### What to produce
Print the full listing exactly.

### Provided material
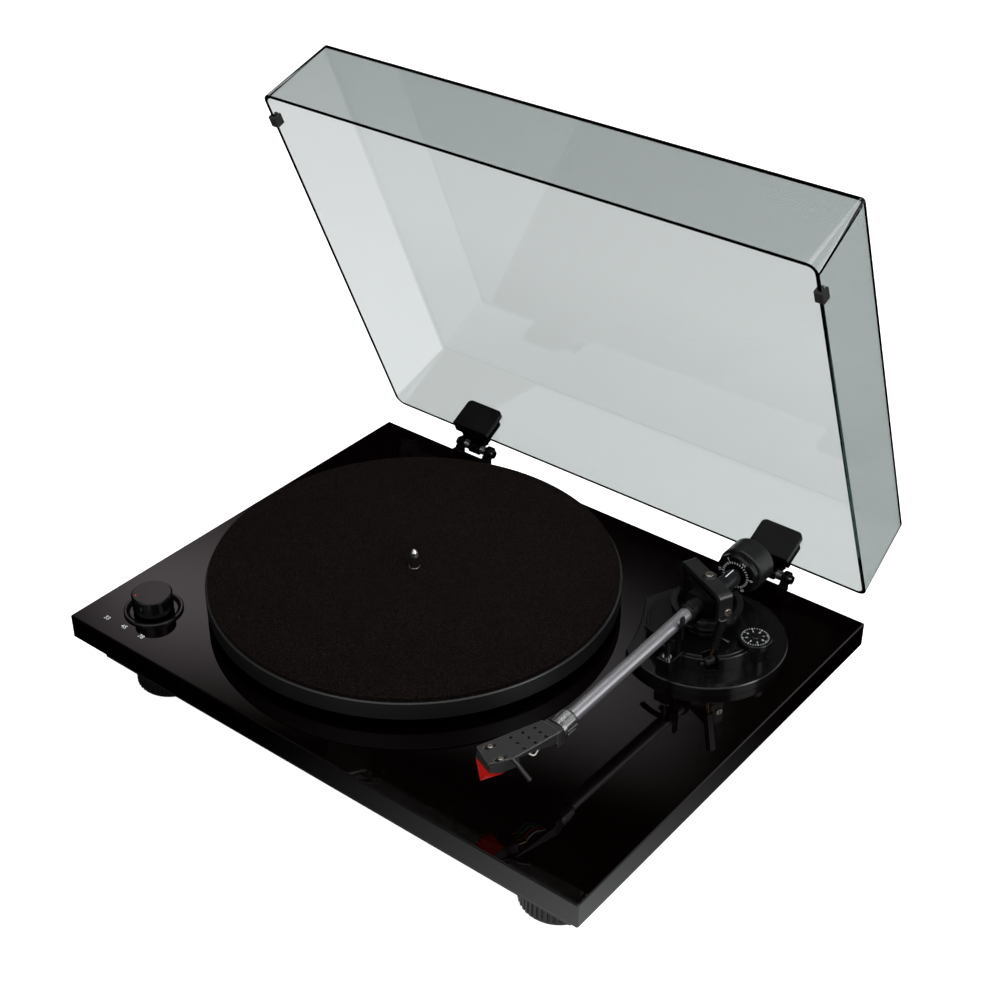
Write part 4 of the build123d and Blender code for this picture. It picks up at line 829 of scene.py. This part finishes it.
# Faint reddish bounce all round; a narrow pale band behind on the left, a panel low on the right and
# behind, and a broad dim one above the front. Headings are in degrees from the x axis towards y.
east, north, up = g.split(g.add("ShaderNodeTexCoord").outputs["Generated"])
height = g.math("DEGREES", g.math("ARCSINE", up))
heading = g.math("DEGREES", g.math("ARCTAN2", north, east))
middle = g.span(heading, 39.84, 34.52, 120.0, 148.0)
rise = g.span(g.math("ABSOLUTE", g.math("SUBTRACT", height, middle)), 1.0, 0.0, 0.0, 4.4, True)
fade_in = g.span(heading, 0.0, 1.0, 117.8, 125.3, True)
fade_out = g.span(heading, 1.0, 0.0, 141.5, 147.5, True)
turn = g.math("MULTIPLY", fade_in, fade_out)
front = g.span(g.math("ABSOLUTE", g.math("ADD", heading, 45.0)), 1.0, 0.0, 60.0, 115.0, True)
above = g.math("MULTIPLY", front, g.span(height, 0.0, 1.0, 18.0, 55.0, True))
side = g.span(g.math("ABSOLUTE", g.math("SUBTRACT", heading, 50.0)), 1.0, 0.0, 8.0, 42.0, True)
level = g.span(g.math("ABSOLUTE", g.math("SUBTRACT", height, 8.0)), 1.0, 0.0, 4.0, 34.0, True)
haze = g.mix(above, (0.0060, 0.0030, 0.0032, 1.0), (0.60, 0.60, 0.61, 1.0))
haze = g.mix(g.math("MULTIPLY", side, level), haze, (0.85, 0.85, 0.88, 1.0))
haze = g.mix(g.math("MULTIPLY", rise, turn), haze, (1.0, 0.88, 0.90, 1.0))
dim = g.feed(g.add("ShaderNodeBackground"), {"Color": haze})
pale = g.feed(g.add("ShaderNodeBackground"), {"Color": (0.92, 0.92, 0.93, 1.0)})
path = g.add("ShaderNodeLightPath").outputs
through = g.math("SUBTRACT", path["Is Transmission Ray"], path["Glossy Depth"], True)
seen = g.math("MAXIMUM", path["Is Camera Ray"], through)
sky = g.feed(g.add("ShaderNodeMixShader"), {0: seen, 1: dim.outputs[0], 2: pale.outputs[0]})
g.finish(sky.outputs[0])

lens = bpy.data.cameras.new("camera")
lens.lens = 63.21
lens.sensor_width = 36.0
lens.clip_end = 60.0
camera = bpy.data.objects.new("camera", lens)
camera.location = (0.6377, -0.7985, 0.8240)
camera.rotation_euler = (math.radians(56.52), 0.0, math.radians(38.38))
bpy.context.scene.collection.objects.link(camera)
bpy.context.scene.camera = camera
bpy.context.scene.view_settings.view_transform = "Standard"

### Solution for this task
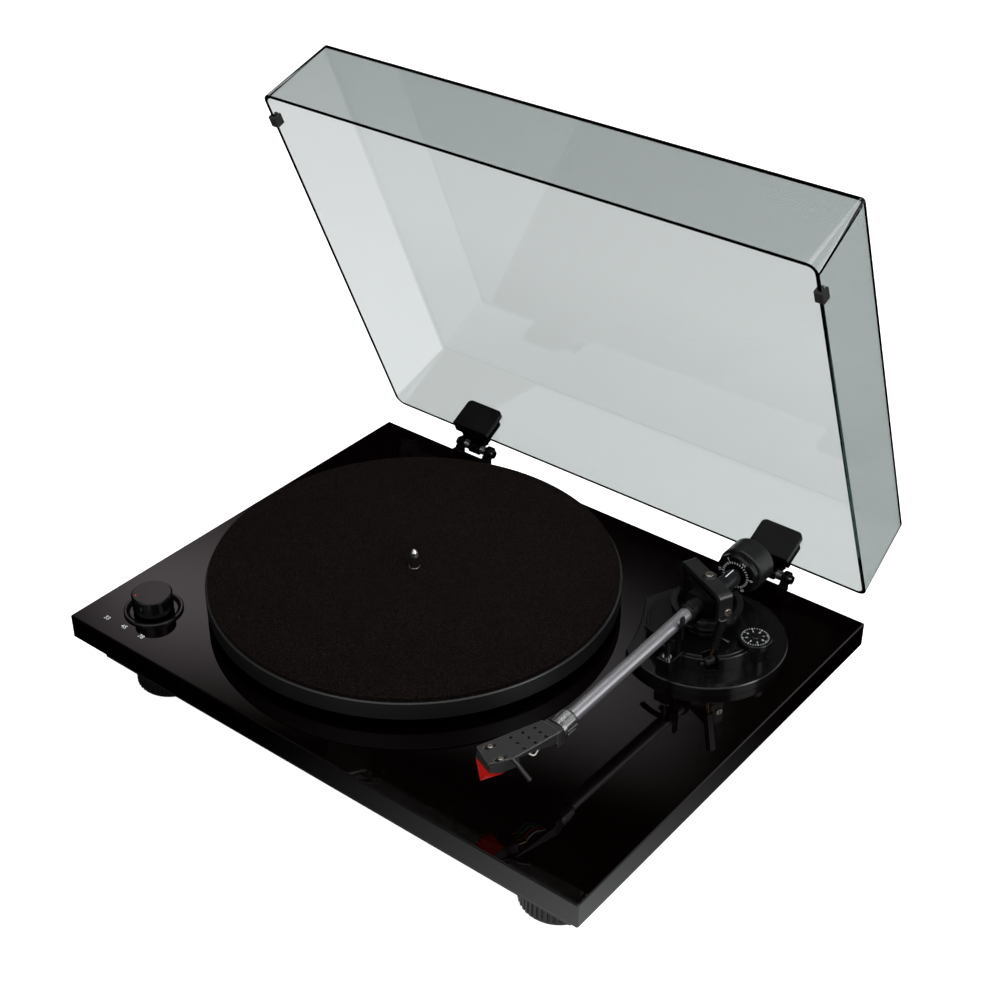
Write part 4 of the build123d and Blender code for this picture. It picks up at line 829 of scene.py. This part finishes it.
# Faint reddish bounce all round; a narrow pale band behind on the left, a panel low on the right and
# behind, and a broad dim one above the front. Headings are in degrees from the x axis towards y.
east, north, up = g.split(g.add("ShaderNodeTexCoord").outputs["Generated"])
height = g.math("DEGREES", g.math("ARCSINE", up))
heading = g.math("DEGREES", g.math("ARCTAN2", north, east))
middle = g.span(heading, 39.84, 34.52, 120.0, 148.0)
rise = g.span(g.math("ABSOLUTE", g.math("SUBTRACT", height, middle)), 1.0, 0.0, 0.0, 4.4, True)
fade_in = g.span(heading, 0.0, 1.0, 117.8, 125.3, True)
fade_out = g.span(heading, 1.0, 0.0, 141.5, 147.5, True)
turn = g.math("MULTIPLY", fade_in, fade_out)
front = g.span(g.math("ABSOLUTE", g.math("ADD", heading, 45.0)), 1.0, 0.0, 60.0, 115.0, True)
above = g.math("MULTIPLY", front, g.span(height, 0.0, 1.0, 18.0, 55.0, True))
side = g.span(g.math("ABSOLUTE", g.math("SUBTRACT", heading, 50.0)), 1.0, 0.0, 8.0, 42.0, True)
level = g.span(g.math("ABSOLUTE", g.math("SUBTRACT", height, 8.0)), 1.0, 0.0, 4.0, 34.0, True)
haze = g.mix(above, (0.0060, 0.0030, 0.0032, 1.0), (0.60, 0.60, 0.61, 1.0))
haze = g.mix(g.math("MULTIPLY", side, level), haze, (0.85, 0.85, 0.88, 1.0))
haze = g.mix(g.math("MULTIPLY", rise, turn), haze, (1.0, 0.88, 0.90, 1.0))
dim = g.feed(g.add("ShaderNodeBackground"), {"Color": haze})
pale = g.feed(g.add("ShaderNodeBackground"), {"Color": (0.92, 0.92, 0.93, 1.0)})
path = g.add("ShaderNodeLightPath").outputs
through = g.math("SUBTRACT", path["Is Transmission Ray"], path["Glossy Depth"], True)
seen = g.math("MAXIMUM", path["Is Camera Ray"], through)
sky = g.feed(g.add("ShaderNodeMixShader"), {0: seen, 1: dim.outputs[0], 2: pale.outputs[0]})
g.finish(sky.outputs[0])

lens = bpy.data.cameras.new("camera")
lens.lens = 63.21
lens.sensor_width = 36.0
lens.clip_end = 60.0
camera = bpy.data.objects.new("camera", lens)
camera.location = (0.6377, -0.7985, 0.8240)
camera.rotation_euler = (math.radians(56.52), 0.0, math.radians(38.38))
bpy.context.scene.collection.objects.link(camera)
bpy.context.scene.camera = camera
bpy.context.scene.view_settings.view_transform = "Standard"